-- begin Material --

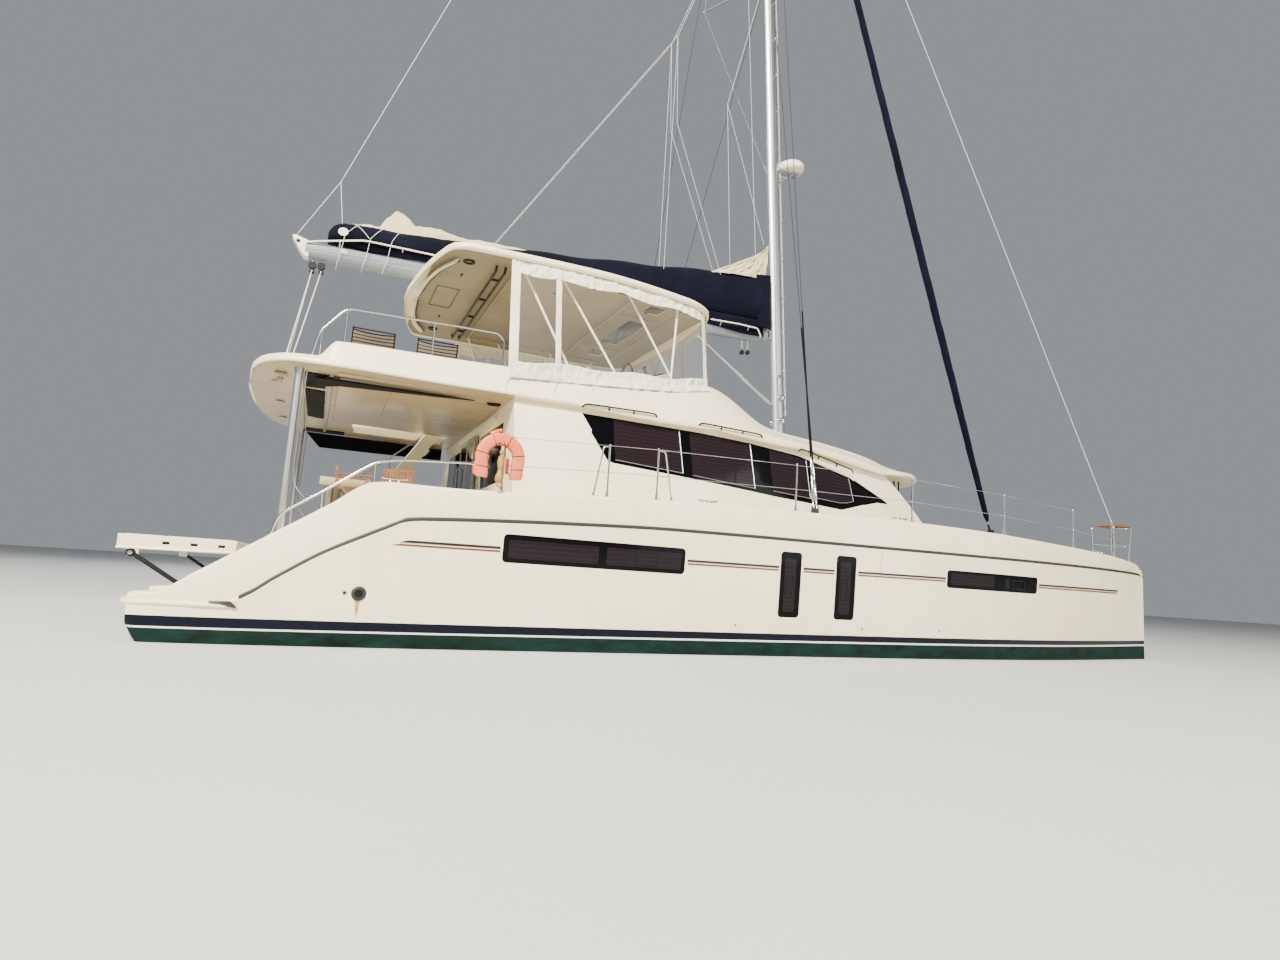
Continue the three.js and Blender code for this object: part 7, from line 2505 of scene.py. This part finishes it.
def build_deck_gear():
    """Rails, posts, float, platform, bow gear, rudders, propellers, hatches and running lines."""
    deck, steel, rubber = finish("deck_gelcoat"), finish("polished_stainless"), finish("black_nylon")
    pair_of(stanchions, "stanchions_and_pulpit", steel, stands_for=("guard_rail",), slot="stainless")
    pair_of(guard_wires, "guard_wires", steel, slot="stainless")
    pair_of(bow_seat, "bow_seat", finish("oiled_teak"), slot="teak")
    pair_of(stern_rail, "stern_handrail", steel, stands_for=("stern_rail",), slot="stainless")
    pair_of(overhang_post, "overhang_pillar", finish("anodised_aluminium"), stands_for=("overhang_post",),
            slot="stainless")
    pair_of(overhang_lines, "overhang_pipe", steel, slot="stainless")
    pair_of(fly_rail, "flybridge_handrail", steel, stands_for=("flybridge_rail",), slot="stainless")
    float_body = piece_from("horseshoe_float", horseshoe_float(), finish("salmon_vinyl"),
                            stands_for=("horseshoe_buoy",), slot="salmon", angle=70)
    piece_from("float_straps", horseshoe_straps(), finish("black_webbing"), slot="black_plastic")
    bag = piece_from("throw_bag", throw_bag(), finish("gold_nylon"), slot="white_cloth")
    piece_from("float_lights", float_lights(), finish("orange_plastic"), slot="salmon")
    piece_from("float_handle", float_handle(), finish("red_plastic"), slot="salmon")
    softened("lifting_platform", deck, 16)
    piece_from("platform_pads", platform_parts(), finish("nonslip_gelcoat"), body="lifting_platform",
               slot="gelcoat")
    piece_from("platform_lip", platform_lip(), deck, body="lifting_platform", slot="gelcoat")
    piece_from("platform_slots", platform_slots(), rubber, body="lifting_platform", slot="black_plastic")
    for side in PAIR:
        softened(f"platform_arm_{side}", rubber, 5)
    pair_of(arm_pins, "arm_bolts", steel, body="platform_arms", slot="stainless")
    piece_from("bow_beam", bow_beam(), finish("anodised_aluminium"), stands_for=("crossbeam",),
               slot="aluminium")
    piece_from("anchor_roller", anchor_gear(), steel, slot="stainless")
    softened("walkway_beam", deck, 16)
    nets = pair_of(trampoline, "trampoline_net", finish("netting"), stands_for=("trampoline",),
                   slot="black_net", angle=80)
    borders = pair_of(net_borders, "trampoline_webbing", finish("black_webbing"), slot="black_net")
    for side in PAIR:
        softened(f"locker_lid_{side}", deck, 12)
    pair_of(lid_hardware, "lid_hinges_and_latch", steel, body="locker_lid_{side}", slot="stainless")
    pair_of(lid_pad, "lid_pad", finish("nonslip_gelcoat"), body="locker_lid_{side}", slot="gelcoat")
    pair_of(rudder_blade, "rudder_blade", finish("antifouling_paint"), body="rudder_{side}",
            stands_for=("rudder",), slot="antifouling")
    pair_of(propeller, "propeller_blades", finish("cast_bronze"), body="propeller_{side}",
            stands_for=("propeller",), slot="bronze")
    falls = piece_from("mainsheet", mainsheet(), finish("white_rope"), body=None, slot="white_cloth")
    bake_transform(falls)
    piece_from("mainsheet_blocks", sheet_blocks(), rubber, slot="black_plastic")
    pair_of(visor_posts, "visor_posts", rubber, slot="black_plastic")
    pair_of(deck_hatches, "deck_hatches", finish("black_acrylic"), slot="dark_glass")
    pair_of(hatch_frames, "deck_hatch_frames", finish("anodised_aluminium"), slot="aluminium")
    pair_of(deck_pads, "deck_nonslip", finish("nonslip_gelcoat"), slot="gelcoat")
    piece_from("solar_panels", solar_panels(), finish("solar_glass"), slot="dark_glass")
    piece_from("coachroof_hatches", coachroof_hatches(), finish("black_acrylic"), slot="dark_glass")
    piece_from("helm_winches", side_winches(), steel, slot="stainless")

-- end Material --

- _Written instruction_
Repeat the material above in full, exactly as it stands.

- _Right answer_
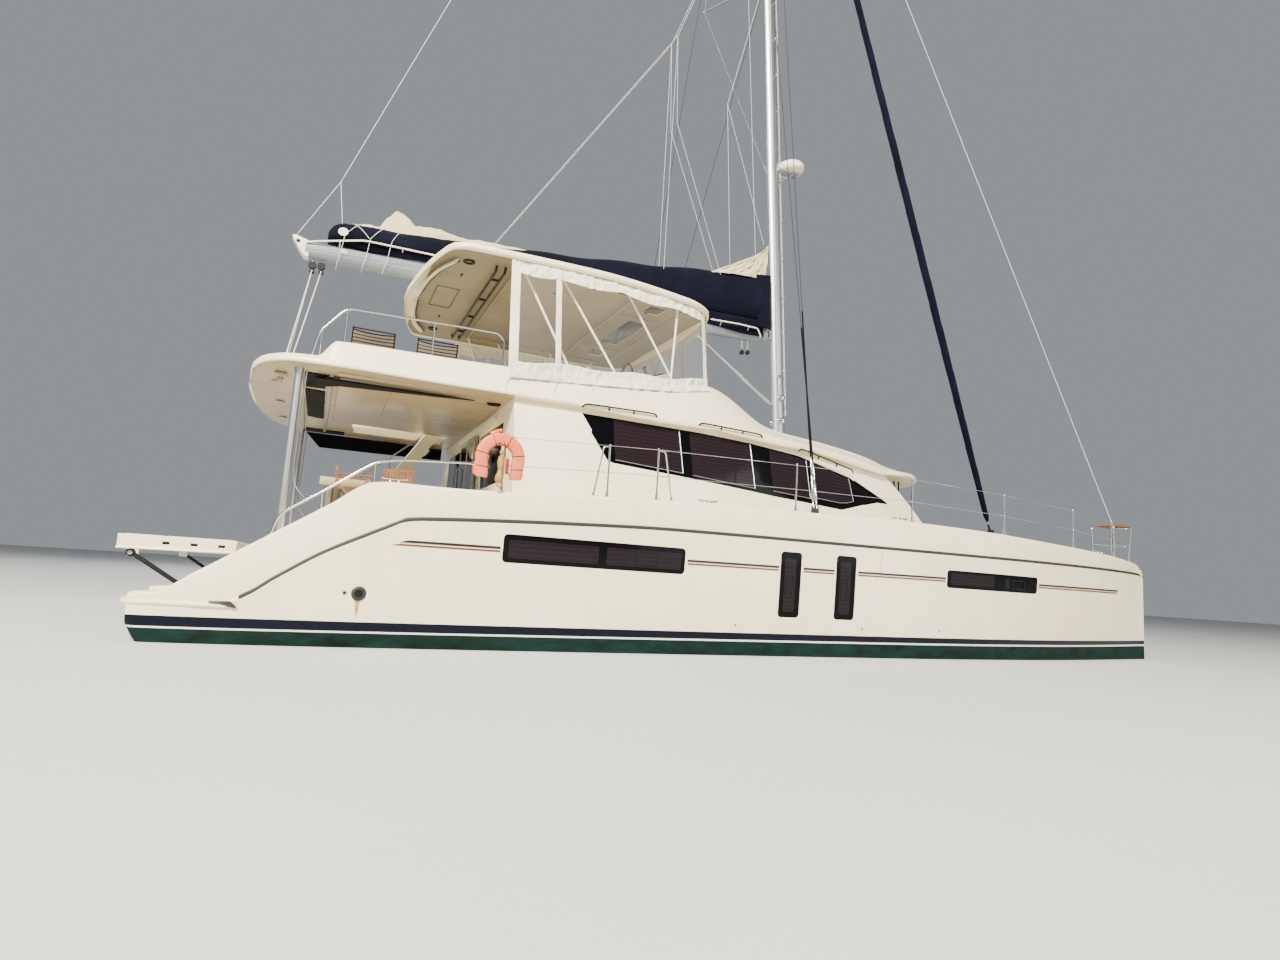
Continue the three.js and Blender code for this object: part 7, from line 2505 of scene.py. This part finishes it.
def build_deck_gear():
    """Rails, posts, float, platform, bow gear, rudders, propellers, hatches and running lines."""
    deck, steel, rubber = finish("deck_gelcoat"), finish("polished_stainless"), finish("black_nylon")
    pair_of(stanchions, "stanchions_and_pulpit", steel, stands_for=("guard_rail",), slot="stainless")
    pair_of(guard_wires, "guard_wires", steel, slot="stainless")
    pair_of(bow_seat, "bow_seat", finish("oiled_teak"), slot="teak")
    pair_of(stern_rail, "stern_handrail", steel, stands_for=("stern_rail",), slot="stainless")
    pair_of(overhang_post, "overhang_pillar", finish("anodised_aluminium"), stands_for=("overhang_post",),
            slot="stainless")
    pair_of(overhang_lines, "overhang_pipe", steel, slot="stainless")
    pair_of(fly_rail, "flybridge_handrail", steel, stands_for=("flybridge_rail",), slot="stainless")
    float_body = piece_from("horseshoe_float", horseshoe_float(), finish("salmon_vinyl"),
                            stands_for=("horseshoe_buoy",), slot="salmon", angle=70)
    piece_from("float_straps", horseshoe_straps(), finish("black_webbing"), slot="black_plastic")
    bag = piece_from("throw_bag", throw_bag(), finish("gold_nylon"), slot="white_cloth")
    piece_from("float_lights", float_lights(), finish("orange_plastic"), slot="salmon")
    piece_from("float_handle", float_handle(), finish("red_plastic"), slot="salmon")
    softened("lifting_platform", deck, 16)
    piece_from("platform_pads", platform_parts(), finish("nonslip_gelcoat"), body="lifting_platform",
               slot="gelcoat")
    piece_from("platform_lip", platform_lip(), deck, body="lifting_platform", slot="gelcoat")
    piece_from("platform_slots", platform_slots(), rubber, body="lifting_platform", slot="black_plastic")
    for side in PAIR:
        softened(f"platform_arm_{side}", rubber, 5)
    pair_of(arm_pins, "arm_bolts", steel, body="platform_arms", slot="stainless")
    piece_from("bow_beam", bow_beam(), finish("anodised_aluminium"), stands_for=("crossbeam",),
               slot="aluminium")
    piece_from("anchor_roller", anchor_gear(), steel, slot="stainless")
    softened("walkway_beam", deck, 16)
    nets = pair_of(trampoline, "trampoline_net", finish("netting"), stands_for=("trampoline",),
                   slot="black_net", angle=80)
    borders = pair_of(net_borders, "trampoline_webbing", finish("black_webbing"), slot="black_net")
    for side in PAIR:
        softened(f"locker_lid_{side}", deck, 12)
    pair_of(lid_hardware, "lid_hinges_and_latch", steel, body="locker_lid_{side}", slot="stainless")
    pair_of(lid_pad, "lid_pad", finish("nonslip_gelcoat"), body="locker_lid_{side}", slot="gelcoat")
    pair_of(rudder_blade, "rudder_blade", finish("antifouling_paint"), body="rudder_{side}",
            stands_for=("rudder",), slot="antifouling")
    pair_of(propeller, "propeller_blades", finish("cast_bronze"), body="propeller_{side}",
            stands_for=("propeller",), slot="bronze")
    falls = piece_from("mainsheet", mainsheet(), finish("white_rope"), body=None, slot="white_cloth")
    bake_transform(falls)
    piece_from("mainsheet_blocks", sheet_blocks(), rubber, slot="black_plastic")
    pair_of(visor_posts, "visor_posts", rubber, slot="black_plastic")
    pair_of(deck_hatches, "deck_hatches", finish("black_acrylic"), slot="dark_glass")
    pair_of(hatch_frames, "deck_hatch_frames", finish("anodised_aluminium"), slot="aluminium")
    pair_of(deck_pads, "deck_nonslip", finish("nonslip_gelcoat"), slot="gelcoat")
    piece_from("solar_panels", solar_panels(), finish("solar_glass"), slot="dark_glass")
    piece_from("coachroof_hatches", coachroof_hatches(), finish("black_acrylic"), slot="dark_glass")
    piece_from("helm_winches", side_winches(), steel, slot="stainless")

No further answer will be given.